Writing on Digiday, Hilary Milnes quoted one influence marketer who said, “Micro-influencers are the biggest scam.” Mavrck describes micro-influencers as “everyday consumers who have 500-5,000 highly engaged followers around relevant topics”.
Milnes’ interviewee explained his cynicism. “It’s the biggest scam started by the countless influencer marketing platforms that popped up, who find it easier to recruit and work with super small influencers who will do anything for a $100 gift card. Who cares about a 20 per cent engagement rate on a post when only 10 people liked it? [It’s] totally hit or miss.”
Facebook’s news feed change could change advertising
Mark Zuckerberg announced on 11 January that the time has come to change what appears in people’s news feeds. He wrote on Facebook, “We’ve gotten feedback from our community that public content – posts from businesses, brands and media – is crowding out the personal moments that lead us to connect more with each other.
“We feel a responsibility to make sure our services aren’t just fun to use, but also good for people’s well-being. So we’ve studied this trend carefully by looking at the academic research and doing our own research with leading experts at universities.
“The research shows that when we use social media to connect with people we care about, it can be good for our well-being. We can feel more connected and less lonely, and that correlates with long term measures of happiness and health. On the other hand, passively reading articles or watching videos – even if they’re entertaining or informative – may not be as good.”
Adam Mosseri, VP of News Feed at Facebook, explained to Wired that content would be weighted differently and posts by their friends and family would not be dominated by posts from brands and publishers. He said more value will be given to long comments than to the likely length of time that someone might watch a video.
Advertisers will need to re-think Facebook strategies
Brand owners and publishers are already of the view that Facebook limits visibility of content to make brands pay for wider exposure. This change to the scoring of content will make it harder for brands to be seen. And you can bet the same ethos is likely to apply on Instagram, which is owned by Facebook.
I applaud Facebook’s thinking behind this. Social media is a dark place and full of depressing negativity. If the company wants its platform to be good place, it has to find ways of suppressing the darkness – the fake news, the fake political agitators and the hate talkers. You can block your friends if they start supporting bigotry but you have limited control over how Facebook’s algorithm decides what is good enough for you to watch or read.
Without seeing the changes, I can only guess at how this could affect advertisers and publishers on Facebook. Here are some suggestions:
- Fewer ads being shown in a feed will mean more competition for space and, potentially, higher costs.
- Content posted on Facebook pages may need to work harder to get seen.
- Publishers whose feeds are full of negative news (and most of it is) will need to look for positive as well as negative content.
- Brand publishers should try to encourage more people to share content personally with their friends.
- While video is still likely to become the most powerful form of content, Facebook’s devaluing of ‘watchability’ will mean that the real measure of success might be comments, likes and shares rather than viewing length.
What does the Facebook News Feed pivot mean for influencer marketing?
Anyone can be an influencer – a brand, a publisher, a vlogger or an individual with a sizeable audience.
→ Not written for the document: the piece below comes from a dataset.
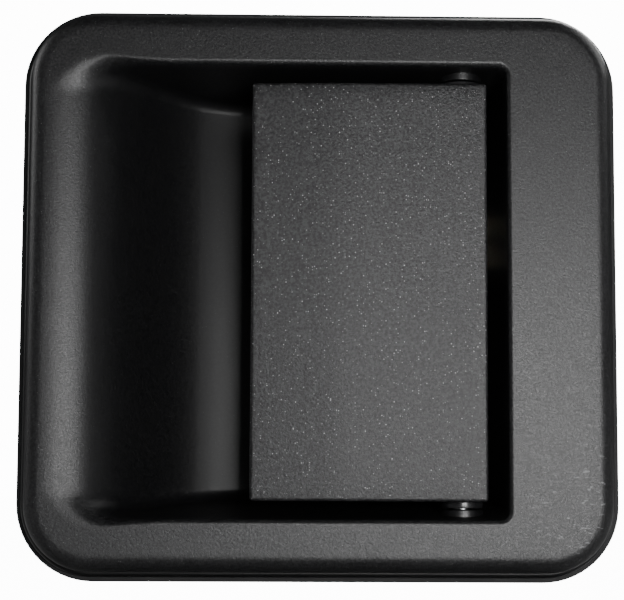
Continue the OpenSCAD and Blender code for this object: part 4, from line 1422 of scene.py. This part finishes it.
@dataclass
class Studio:
    """Pale floor, soft lights and the camera."""

    camera_at: tuple[float, float, float] = (-0.0088, -0.3406, -0.0356)
    pitch: float = 0.1011
    yaw: float = 0.0216
    roll: float = 0.0047
    lens: float = 98.9
    floor_z: float = -0.0567
    room_light: float = 0.03

    def floor(self) -> None:
        """A pale plane under the handle that the camera sees nearly white, with a soft shadow."""
        mesh = bpy.data.meshes.new("floor")
        half = 1.2
        mesh.from_pydata([(-half, -half, self.floor_z), (half, -half, self.floor_z),
                          (half, half, self.floor_z), (-half, half, self.floor_z)], [], [(0, 1, 2, 3)])
        obj = link_object("floor", mesh)
        material, graph, shader = new_material("studio_floor", {"Roughness": 0.9})
        place = graph.place()
        tone = graph.span(graph.noise(place, 9.0), 0.2, 0.8)
        graph.tree.links.new(graph.mix(tone, (0.50, 0.50, 0.50, 1), (0.54, 0.54, 0.54, 1)),
                             shader.inputs["Base Color"])
        glow = graph.node("ShaderNodeEmission", {"Color": (1, 1, 1, 1), "Strength": CAMERA_WHITE})
        seen = graph.node("ShaderNodeLightPath", {}).outputs["Is Camera Ray"]
        both = graph.node("ShaderNodeMixShader", {0: graph.times(seen, 0.96),
                                                  1: shader.outputs[0], 2: glow.outputs[0]})
        output = graph.tree.nodes["Material Output"]
        graph.tree.links.new(both.outputs[0], output.inputs["Surface"])
        mesh.materials.append(material)

    def world(self) -> None:
        """White for the camera, a dim soft room for everything else."""
        world = bpy.data.worlds.new("studio_room")
        world.use_nodes = True
        graph = Graph(world.node_tree)
        seen = graph.node("ShaderNodeLightPath", {}).outputs["Is Camera Ray"]
        room = world.node_tree.nodes["Background"]
        room.inputs["Color"].default_value = (0.9, 0.95, 1.0, 1)
        room.inputs["Strength"].default_value = self.room_light
        white = graph.node("ShaderNodeBackground", {"Color": (1, 1, 1, 1), "Strength": CAMERA_WHITE})
        both = graph.node("ShaderNodeMixShader", {0: seen, 1: room.outputs[0], 2: white.outputs[0]})
        world.node_tree.links.new(both.outputs[0], world.node_tree.nodes["World Output"].inputs["Surface"])
        bpy.context.scene.world = world

    def camera(self) -> None:
        """The camera, a little below and left of the handle's middle, tilted slightly up."""
        data = bpy.data.cameras.new("camera")
        data.lens, data.sensor_width, data.clip_start = self.lens, 36.0, 0.01
        obj = link_object("camera", data)
        level = math.cos(self.pitch)
        forward = Vector((math.sin(self.yaw) * level, math.cos(self.yaw) * level, math.sin(self.pitch)))
        right = Vector((math.cos(self.yaw), -math.sin(self.yaw), 0))
        up = right.cross(forward)
        side = math.cos(self.roll) * right + math.sin(self.roll) * up
        top = -math.sin(self.roll) * right + math.cos(self.roll) * up
        turn = Matrix((side, top, -forward)).transposed().to_4x4()
        obj.matrix_world = Matrix.Translation(self.camera_at) @ turn
        bpy.context.scene.camera = obj

    def build(self) -> None:
        """Sets the stage."""
        self.floor()
        self.world()
        self.camera()
        for lamp in LAMPS:
            lamp.add()


def main() -> None:
    """Builds the studio and the handle."""
    logging.basicConfig(level=logging.INFO, format="%(name)s %(message)s")
    Studio().build()
    finishes = Finishes()
    for part in (Bezel(), Gasket(), Studs(), Paddle(), Hinge(), Arm(), Crank()):
        LOG.info("building %s", type(part).__name__)
        part.build(finishes)
    bpy.context.view_layer.update()


if __name__ == "__main__":
    main()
The influencer marketing ethos is about finding those people or entities that have an influence on the consumers you are trying to reach.
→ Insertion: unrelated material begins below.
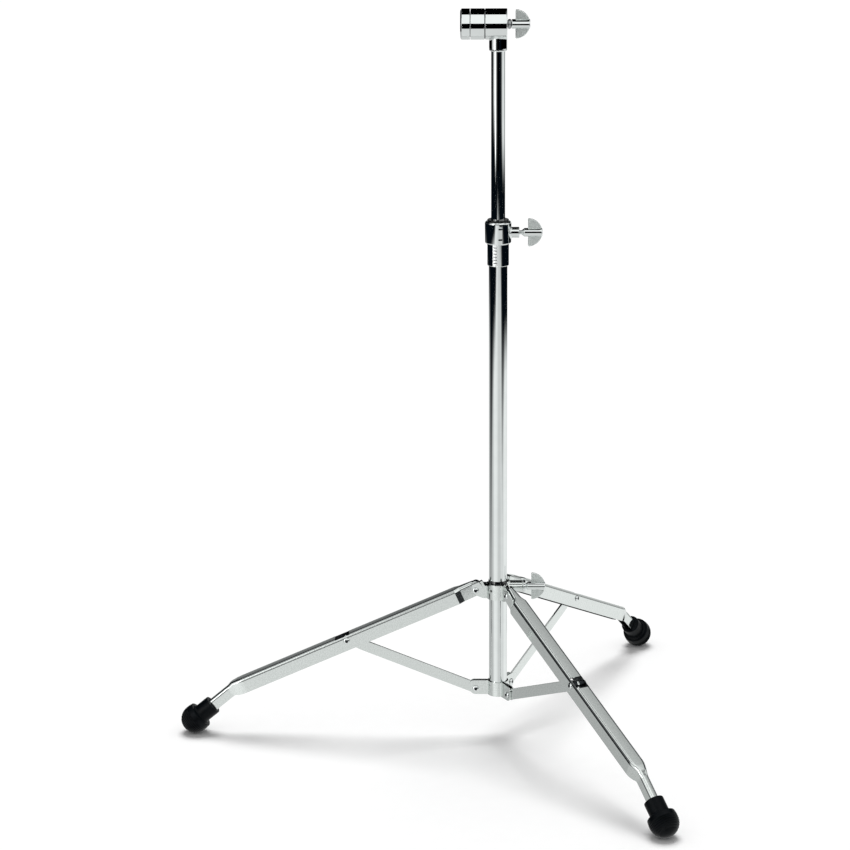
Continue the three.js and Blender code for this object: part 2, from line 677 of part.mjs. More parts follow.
// The channel's section at a station, as points across (Y) and up (height above the centre line)
function channelSection(outer, top, bottom) {
  const arc = (centreX, centreZ, radius, from, to) =>
    [0, HALF, 1].map((share) => {
      const angle = (from + (to - from) * share) * RAD;
      return [centreX + radius * Math.cos(angle), centreZ + radius * Math.sin(angle)];
    });
  const hub = outer - LEG_CORNER;
  const level = top - LEG_CORNER;
  return [
    [outer, bottom],
    ...arc(hub, level, LEG_CORNER, 0, 90),
    ...arc(-hub, level, LEG_CORNER, 90, 180),
    [-outer, bottom],
    [SHEET - outer, bottom],
    ...arc(-hub, level, LEG_CORNER - SHEET, 180, 90),
    ...arc(hub, level, LEG_CORNER - SHEET, 90, 0),
    [outer - SHEET, bottom],
  ];
}

// A closed skin over sections of equal point count, each placed by a point and an up direction
function loft(stations) {
  const outline = stations[0].section.map(([across, up]) => new THREE.Vector2(across, up));
  const count = outline.length;
  const positions = stations.flatMap(({ section, at, up }) =>
    section.flatMap(([across, height]) => [at.x + up.x * height, across, at.y + up.y * height]),
  );
  const faces = [];
  for (let s = 0; s + 1 < stations.length; s += 1)
    for (let i = 0; i < count; i += 1) {
      const [a, b] = [s * count + i, s * count + ((i + 1) % count)];
      faces.push(a, b, a + count, b, b + count, a + count);
    }
  const last = (stations.length - 1) * count;
  for (const [a, b, c] of THREE.ShapeUtils.triangulateShape(outline, []))
    faces.push(a, c, b, last + a, last + b, last + c);
  const geometry = new THREE.BufferGeometry();
  geometry.setAttribute("position", new THREE.Float32BufferAttribute(positions, 3));
  geometry.setIndex(faces);
  return geometry;
}

// A shape in the leg's own frame: x along the centre line from the upper pivot, y up from it
const inLegFrame = (along, up) =>
  lineStart.clone().addScaledVector(fall(legSlope), along).addScaledVector(lift(legSlope), up);

function legPlate(points, nearSide, farSide) {
  const shape = new THREE.Shape(points.map(([along, up]) => inLegFrame(along, up)));
  return solid(sidePlate(shape, nearSide, farSide));
}

function leg(name) {
  const footSection = channelSection(legFootOuter, LEG_END_DEPTH * HALF, -LEG_END_DEPTH * HALF);
  const along = (distance, outer, top) => ({
    at: inLegFrame(distance, 0),
    up: lift(legSlope),
    section: channelSection(outer, top, -top),
  });
  const mitre = lift((legSlope + footSlope) * HALF);
  const stations = [
    along(-legTop, legEndOuter, legTop),
    along(UPPER_PINCH_START, legEndOuter, legTop),
    along(UPPER_PINCH_START + PINCH_LENGTH, legOuter, legTop),
    along(CREASE_AT - PINCH_LENGTH, legOuter, legTop),
    { at: crease, up: mitre, section: footSection },
    {
      at: crease.clone().addScaledVector(fall(footSlope), CREASE_TO_END),
      up: lift(footSlope),
      section: footSection,
    },
  ];
  const channel = solid(loft(stations));

  // Everything past the upper end's round
  const upperEnd = new THREE.Shape();
  const start = inLegFrame(0, legTop);
  upperEnd.moveTo(start.x, start.y);
  upperEnd.absarc(lineStart.x, lineStart.y, legTop, 90 * RAD - legSlope, 270 * RAD - legSlope, false);
  const beyond = [
    [0, -legTop - OVERRUN],
    [-legTop - OVERRUN, -legTop - OVERRUN],
    [-legTop - OVERRUN, legTop + OVERRUN],
    [0, legTop + OVERRUN],
  ].map(([x, y]) => inLegFrame(x, y));
  beyond.forEach((point) => upperEnd.lineTo(point.x, point.y));
  upperEnd.closePath();
  const rounding = solid(sidePlate(upperEnd, -legOuter, legOuter));

  const notch = legPlate(
    [
      [-legTop - OVERRUN, -legTop - OVERRUN],
      [WEB_START, -legTop - OVERRUN],
      [WEB_START, legTop + OVERRUN],
      [-legTop - OVERRUN, legTop + OVERRUN],
    ],
    -legEndInner,
    legEndInner,
  );
  const pivotAlong = Math.sqrt(STRUT_SPAN ** 2 - (LEG_PIVOT_DROP + STRUT_PIVOT_RISE) ** 2);
  const slot = legPlate(
    [
      [pivotAlong - SLOT_ABOVE_PIVOT, 0],
      [pivotAlong + SLOT_BELOW_PIVOT, 0],
      [pivotAlong + SLOT_BELOW_PIVOT, legTop + OVERRUN],
      [pivotAlong - SLOT_ABOVE_PIVOT, legTop + OVERRUN],
    ],
    -SLOT_WIDTH * HALF,
    SLOT_WIDTH * HALF,
  );
  const holes = [collarPivot, strutPivot].map((pivot) =>
    solid(crossRod(RIVET_HOLE, pivot, legOuter + OVERRUN)),
  );
  return mesh(name, cut(channel, [rounding, notch, slot, ...holes]), chrome);
}

// A flat bar with round ends, slimmer where it turns inside the leg
function strut(name) {
  const angle = linkSlope;
  const body = new THREE.Shape();
  const place = (along, up) =>
    hubPivot
      .clone()
      .add(new THREE.Vector2(Math.cos(angle), Math.sin(angle)).multiplyScalar(along))
      .add(new THREE.Vector2(-Math.sin(angle), Math.cos(angle)).multiplyScalar(up));
  const half = STRUT_DEPTH * HALF;
  const from = place(0, half);
  body.moveTo(from.x, from.y);
  body.absarc(hubPivot.x, hubPivot.y, half, angle + 90 * RAD, angle + 270 * RAD, false);
  const lower = place(STRUT_SPAN - STRUT_TAPER, -half);
  body.lineTo(lower.x, lower.y);
  body.absarc(strutPivot.x, strutPivot.y, STRUT_NOSE, angle - 90 * RAD, angle + 90 * RAD, false);
  const upper = place(STRUT_SPAN - STRUT_TAPER, half);
  body.lineTo(upper.x, upper.y);
  body.closePath();
  const bar = solid(sidePlate(body, -STRUT_THICKNESS * HALF, STRUT_THICKNESS * HALF));
  const holes = [hubPivot, strutPivot].map((pivot) =>
    solid(crossRod(RIVET_HOLE, pivot, STRUT_THICKNESS * HALF + OVERRUN)),
  );
  return mesh(name, cut(bar, holes), chrome);
}

// The rubber foot: a sleeve over the leg's end and a ribbed bulb, cut flat where it stands
function footProfile() {
  const onBulb = (distance, inset) => [
    Math.sqrt(Math.max(BULB_RADIUS ** 2 - Math.max(distance, 0) ** 2, 0)) - inset,
    distance,
  ];
  const ribs = [];
  for (let i = 0; i < RIB_COUNT; i += 1) {
    const crest = RIB_START + RIB_PITCH * i;
    ribs.push(onBulb(crest, 0), onBulb(crest + RIB_PITCH * HALF, RIB_DEPTH));
  }
  const lastRib = RIB_START + RIB_PITCH * RIB_COUNT;
  return [
    [0, -SLEEVE_MOUTH],
    [SLEEVE_RADIUS - SLEEVE_EDGE, -SLEEVE_MOUTH],
    [SLEEVE_RADIUS, SLEEVE_EDGE - SLEEVE_MOUTH],
    [SLEEVE_RADIUS, -BULB_SHOULDER],
    [BULB_RIM, -BULB_SHOULDER],
    ...ribs,
    onBulb(lastRib, 0),
    [0, BULB_RADIUS],
  ];
}

function foot(name) {
  const body = turnedGeometry(footProfile(), FOOT_SIDES)
    .rotateY(90 * RAD + footSlope)
    .translate(bulb.x, 0, bulb.y);
  const endTop = LEG_END_DEPTH * HALF + FIT_GAP;
  const pocketAcross = legFootOuter + FIT_GAP;
  const pocketTo = CREASE_TO_END - CREASE_TO_BULB + FIT_GAP;
  const pocket = box(
    new THREE.Vector3(-SLEEVE_MOUTH - OVERRUN, -pocketAcross, -endTop),
    new THREE.Vector3(pocketTo, pocketAcross, endTop),
  )
    .rotateY(footSlope)
    .translate(bulb.x, 0, bulb.y);
  const ground = box(
    new THREE.Vector3(bulb.x - BULB_RADIUS * 2, -BULB_RADIUS * 2, -BULB_RADIUS),
    new THREE.Vector3(bulb.x + BULB_RADIUS * 2, BULB_RADIUS * 2, 0),
  );
  return mesh(name, cut(solid(body), [solid(pocket), solid(ground)]), rubber);
}

function legSet(name, azimuth) {
  const group = new THREE.Group();
  const besideStrut = STRUT_THICKNESS * HALF + FIT_GAP;
  const besideFlange = SLOT_WIDTH * HALF - FIT_GAP;
  group.add(
    leg(`leg_${name}`),
    foot(`foot_${name}`),
    strut(`strut_${name}`),
    rivet(`leg_rivet_${name}`, collarPivot, legEndOuter),
    spacer(`leg_spacer_${name}`, collarPivot, FIT_GAP - earInner, earInner - FIT_GAP),
    rivet(`strut_rivet_${name}`, strutPivot, legOuter),
    spacer(`strut_spacer_a_${name}`, strutPivot, besideStrut, besideFlange),
    spacer(`strut_spacer_b_${name}`, strutPivot, -besideFlange, -besideStrut),
    rivet(`hub_rivet_${name}`, hubPivot, earOuter),
  );
  group.rotation.z = azimuth;
  return group;
}

const stand = new THREE.Group();
stand.add(
  baseTube(),
  tubeEndPlug(),
  lowerCollar(),
  clampHousing(),
  clampBush(),
  screwPad("clamp_screw_pad", upperRadius, clampScrewHeight),
  wingScrew("clamp_wing_screw", screwTip(upperRadius), CLAMP_BOSS_END, clampScrewHeight),
  upperTube(),
  tubeGuideBush(),
  headBody(),
  frictionWasher(),
  innerJaw(),
  jawPad("inner_jaw_pad", innerPadEnd),
  outerJaw(),
  jawPad("outer_jaw_pad", outerPadFace - JAW_PAD_THICKNESS),
  drawBolt(),
  headNutWasher(),
  headWingNut(),
  legCollar(),
  collarBush(),
  screwPad("collar_screw_pad", baseRadius, collarScrewHeight),
  wingScrew(
    "collar_wing_screw",
    screwTip(baseRadius),
    COLLAR_BOSS_END,
    collarScrewHeight,
    COLLAR_FLANGE_RADIUS,
  ),
  ...LEG_NAMES.map((name, i) => legSet(name, legAzimuths[i])),
);

// The origin is the centre of the footprint
const reach = new THREE.Box3().setFromObject(stand, true);
stand.position.x = -(reach.min.x + reach.max.x) * HALF;

export default stand;
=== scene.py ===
# The looks of a folding frame drum stand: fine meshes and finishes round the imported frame.
import json
import math

import bmesh
import bpy
from mathutils import Matrix, Vector


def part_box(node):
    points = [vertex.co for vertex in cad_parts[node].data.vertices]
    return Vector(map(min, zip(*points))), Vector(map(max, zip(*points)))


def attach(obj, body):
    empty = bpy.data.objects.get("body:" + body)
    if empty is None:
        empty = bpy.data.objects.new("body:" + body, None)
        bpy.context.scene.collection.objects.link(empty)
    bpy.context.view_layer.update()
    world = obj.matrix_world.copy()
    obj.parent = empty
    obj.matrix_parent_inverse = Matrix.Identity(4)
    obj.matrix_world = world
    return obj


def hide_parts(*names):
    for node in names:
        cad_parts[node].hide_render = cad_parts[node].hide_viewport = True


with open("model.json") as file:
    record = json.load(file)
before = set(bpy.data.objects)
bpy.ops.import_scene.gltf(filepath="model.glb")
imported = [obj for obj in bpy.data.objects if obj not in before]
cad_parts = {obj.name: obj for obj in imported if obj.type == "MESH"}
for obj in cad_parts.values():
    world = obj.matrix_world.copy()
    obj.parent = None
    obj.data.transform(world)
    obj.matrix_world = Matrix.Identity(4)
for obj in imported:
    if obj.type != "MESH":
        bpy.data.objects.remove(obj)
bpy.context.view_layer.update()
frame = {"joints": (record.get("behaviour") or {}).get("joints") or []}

MM = 0.001
HALF = 0.5

# Fineness
TURN_SEGMENTS = 96
SMALL_SEGMENTS = 40
FILLET_STEPS = 5
SHARP_ANGLE = math.radians(34)

# Mast and clamp
TUBE_EDGE = 0.5 * MM
BASE_TUBE_WALL = 1.5 * MM
UPPER_TUBE_WALL = 1.2 * MM
FIT_GAP = 0.3 * MM
SMALL_EDGE = 0.3 * MM
SINK = 0.05 * MM
BUSH_GAP = 0.25 * MM
BUSH_WALL = 1.1 * MM
BUSH_RIM = 2.0 * MM
PLUG_FLANGE = 1.6 * MM
PLUG_WALL = 2.0 * MM
PAD_RADIUS = 2.8 * MM
HOUSING_BORE_GAP = 0.3 * MM
HOUSING_SLEEVE_RADIUS = 14.7 * MM
HOUSING_COLLAR_HEIGHT = 30.5 * MM
HOUSING_EDGE = 2.6 * MM
HOUSING_LOWER_EDGE = 1.4 * MM
HOUSING_NECK_FILLET = 0.8 * MM
HOUSING_DRAFT = 0.4 * MM
DIMPLE_WIDTH = 5.6 * MM
DIMPLE_HEIGHT = 2.3 * MM
DIMPLE_DEPTH = 1.6 * MM
DIMPLE_HEIGHTS_SHARE = (0.24, 0.72)
DIMPLE_TURN = math.radians(10)
MARK_COUNT = 6
MARK_PITCH = 4.3 * MM
MARK_WIDTH = 4.6 * MM
MARK_HEIGHT = 1.0 * MM
MARK_DEPTH = 0.5 * MM
MARK_TURN = math.radians(-16)
PANEL_HALF_TURN = math.radians(14)
CLAMP_BOSS_RADIUS = 7.5 * MM
COLLAR_BOSS_RADIUS = 8.2 * MM
BOSS_EDGE = 1.0 * MM
BOSS_FILLET = 1.6 * MM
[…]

If your influencer marketing strategy is targeting brand owners and publishers, including vloggers and bloggers, that strategy shouldn’t need to change. Your exposure would be affected, though, if those influencers struggle to achieve the same visibility they had before.
If Facebook (and Instagram) is an outlet for the influencers on whom you rely for promotion, fewer of their messages may be seen by individuals.
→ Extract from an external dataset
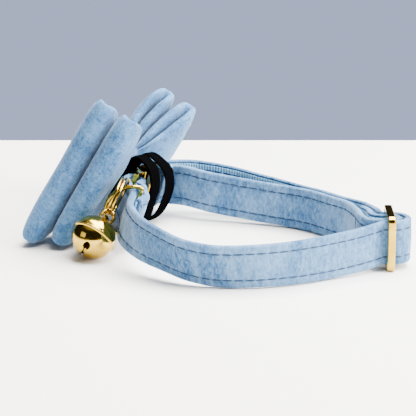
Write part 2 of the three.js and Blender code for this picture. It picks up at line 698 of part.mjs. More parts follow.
const pinch = wingAt(0);
const knotHalfHigh = pinch.high + 1.7 * gap + knotWall / 2;
const knotHalfDeep = pinch.set + pinch.spread + pinch.thick / 2 + 1.5 * gap + knotWall / 2;
const knotOutline = roundedBox(new THREE.Shape(), 2 * knotHalfHigh, 2 * knotHalfDeep, 1.9)
  .getPoints(4).map((point) => [point.x, point.y]);
knotOutline.pop();
addPiece('bow_knot', sweepBand(knotOutline, -knotWidth / 2, knotWidth / 2, knotWall, 0.4), velvetBlue);

// Elastic loops: sewn flat to the knot's back, each goes round the fastened buckle and strap ends.
// up is a share of the strap's width, and back is a share of the way from the knot's back to the
// far side of the strap ends. The far loop hangs slack, which the third column adds to back.
const elasticRows = [
  { up: -0.20, back: 0.02, slack: 0 },
  { up: 0.20, back: 0.005, slack: 0 },
  { up: 0.57, back: 0.03, slack: 0 },
  { up: 0.79, back: 0.14, slack: 0 },
  { up: 0.80, back: 0.38, slack: 0.03 },
  { up: 0.70, back: 0.61, slack: 0.12 },
  { up: 0.38, back: 0.82, slack: 0.13 },
  { up: -0.03, back: 0.92, slack: 0.12 },
  { up: -0.40, back: 1.00, slack: 0.03 },
  { up: -0.66, back: 0.90, slack: 0 },
  { up: -0.73, back: 0.60, slack: 0 },
  { up: -0.60, back: 0.23, slack: 0 },
];
const elasticSeat = -(knotHalfDeep + knotWall / 2 + 1.3 * gap + elasticThickness / 2);
const elasticReach = knotStandoff + elasticSeat + wrapRadius + strapThickness / 2 + gap + 3.6;

const elasticApart = 1.1; // from the knot's middle to each elastic

function buildElastic(name, from, slack, hang) {
  const corners = elasticRows.map((row) => new THREE.Vector3(
    (row.up < 0 ? hang : 1) * row.up * strapWidth,
    elasticSeat - (row.back + slack * row.slack) * elasticReach,
    0));
  const path = new THREE.CatmullRomCurve3(corners, true);
  const points = path.getPoints(28).slice(0, -1).map((point) => [point.x, point.y]);
  addPiece(name, sweepBand(points, from, from + elasticWidth, elasticThickness, 0.3), elasticBlack);
}
buildElastic('elastic_near', -elasticWidth - elasticApart, 0, 1);
buildElastic('elastic_far', elasticApart, 1, 0.87);

// The part's origin is the middle of its outline on the table
const wrapped = new THREE.Group();
wrapped.add(collar);
collar.updateMatrixWorld(true);
const bounds = new THREE.Box3().setFromObject(collar, true);
collar.position.set(-(bounds.min.x + bounds.max.x) / 2, -(bounds.min.y + bounds.max.y) / 2, -bounds.min.z);
wrapped.updateMatrixWorld(true);

export default wrapped;
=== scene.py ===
import math

import bmesh
import bpy
from mathutils import Matrix, Vector, noise


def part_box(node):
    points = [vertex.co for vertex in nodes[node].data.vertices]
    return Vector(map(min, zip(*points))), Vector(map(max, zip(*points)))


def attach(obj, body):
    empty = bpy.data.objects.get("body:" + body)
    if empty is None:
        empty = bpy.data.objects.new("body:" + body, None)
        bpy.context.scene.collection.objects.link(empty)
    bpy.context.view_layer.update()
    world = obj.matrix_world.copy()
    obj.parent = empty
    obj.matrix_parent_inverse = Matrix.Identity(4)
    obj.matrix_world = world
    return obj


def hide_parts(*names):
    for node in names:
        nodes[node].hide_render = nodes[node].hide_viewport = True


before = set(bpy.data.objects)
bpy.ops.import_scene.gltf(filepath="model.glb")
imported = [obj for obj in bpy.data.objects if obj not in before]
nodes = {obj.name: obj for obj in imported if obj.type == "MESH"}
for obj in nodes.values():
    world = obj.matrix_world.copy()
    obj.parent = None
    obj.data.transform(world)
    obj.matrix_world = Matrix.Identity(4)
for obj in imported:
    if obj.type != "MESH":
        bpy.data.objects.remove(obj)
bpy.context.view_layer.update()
mm = 0.001
up = Vector((0, 0, 1))
east = Vector((1, 0, 0))
south = Vector((0, -1, 0))
print("frame loaded:", len(nodes), "nodes")


# The strap's route, in millimetres from the loop's middle, as the part's source has it

route = {
    "gap": 0.3,
    "width": 15.0,
    "velvet": 1.2,
    "webbing": 1.0,
    "loopLength": 99.0,
    "loopDepth": 92.0,
    "sliderBarWidth": 2.6,
    "sliderBarDepth": 1.8,
    "sliderRail": 1.7,
    "buckleBar": 2.0,
    "buckleReach": 10.0,
    "buckleHeading": 69.0,  # degrees
    "buckleLean": 14.0,
    # rows of along, deep, lift and lean: shares of length, depth and strap width, then degrees
    "nearRun": [
        (-0.488, 0.005, 0.40, -20), (-0.482, -0.120, 0.37, -15), (-0.454, -0.212, 0.33, -9),
        (-0.404, -0.304, 0.28, 0), (-0.322, -0.388, 0.20, 9), (-0.250, -0.443, 0.11, 13),
        (-0.161, -0.473, 0.03, 12), (-0.050, -0.484, 0.03, 9), (0.091, -0.453, 0.03, 5),
        (0.233, -0.377, 0.03, 1), (0.329, -0.327, 0.08, 0),
    ],
    "outerRun": [
        (0.358, 0.010, 0.08, 0), (0.295, 0.110, 0.03, 0), (0.226, 0.201, 0.03, 0),
        (0.152, 0.279, 0.03, 0), (0.075, 0.347, 0.07, 0), (0.003, 0.390, 0.13, 0),
        (-0.070, 0.432, 0.20, 0), (-0.151, 0.465, 0.28, -3), (-0.232, 0.486, 0.34, -6),
        (-0.311, 0.479, 0.38, -10),
    ],
    "innerRun": [
        (-0.262, 0.400, 0.30, 1), (-0.185, 0.364, 0.22, 1), (-0.109, 0.342, 0.15, 0),
        (-0.033, 0.316, 0.10, 0), (0.046, 0.288, 0.05, 0), (0.122, 0.251, 0.03, 0),
        (0.188, 0.197, 0.03, 0), (0.257, 0.108, 0.03, 0), (0.304, 0.021, 0.07, 0),
    ],
}

thickness = route["velvet"] + route["gap"] + route["webbing"]
laneStep = thickness + route["gap"]
middleLane = route["sliderBarDepth"] / 2 + 1.4 * route["gap"] + thickness / 2
sliderPitch = 2 * middleLane + laneStep
sliderHeight = route["width"] + 2 * route["gap"] + 2 * route["sliderRail"]
sliderPlace = Vector((0.429 * route["loopLength"], -0.216 * route["loopDepth"], sliderHeight / 2))
wrapRadius = route["buckleBar"] / 2 + 1.4 * route["gap"] + thickness / 2
lowCorner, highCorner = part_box("slider")
loopShift = (lowCorner + highCorner) / 2 - sliderPlace * mm


def toScene(point):
    return point * mm + loopShift


heading = math.radians(route["buckleHeading"])
leanTurn = math.radians(route["buckleLean"])
buckleAlong = Vector((math.cos(heading), math.sin(heading), 0))
buckleNeck = buckleAlong.cross(up)
buckleAcross = up * math.cos(leanTurn) + buckleNeck * math.sin(leanTurn)
buckleOut = buckleAcross.cross(buckleAlong)
buckleMiddle = Vector((-0.421 * route["loopLength"], 0.292 * route["loopDepth"], 0.87 * route["width"]))
barPlace = route["buckleReach"] - route["buckleBar"] / 2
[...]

Advertisers and marketers should think about new ways to engage direct with individuals to encourage dialogue. That will be hard for some old-fashioned brands who think it’s best to control the message and suppress complaints.
Brand owners will need to be laid-back, fun, fallible, friendly and positive. They will also need to understand the difference between discourse and broadcasting; between conversation and control.
Influencer marketing lives on, but friend marketing is now a thing
You may have heard of dark social. It’s that part of social networking that you can’t track. The online equivalent of friends at a dinner party talking about your product.
The Drum said that 87% of content shares are un-tracked because of dark social sharing. Dark social describes any web traffic that is not attributed to a known source, and Hootsuite says marketers cannot ignore it. If you want to read more about dark social, I recommend this post on eConsultancy.
For the purpose of this post, however, suffice to say that we are all trying to sell to individuals, right? In the old days, billboards, posters and cinema ads reached everyone. Then it was radio commercials on a handful of stations. Then it was TV, with ads and sponsored content.
We now have a multi-dimension, multi-segment, multi-channel world where it is hard to reach everyone. Combine that with the social media revolution of the past decade and you arrive at influencer marketing – a perfect way to reach many people by just targeting a few people.
The new challenge for brand owners is going to be about generating word of mouth at an individual level, not just through influencers.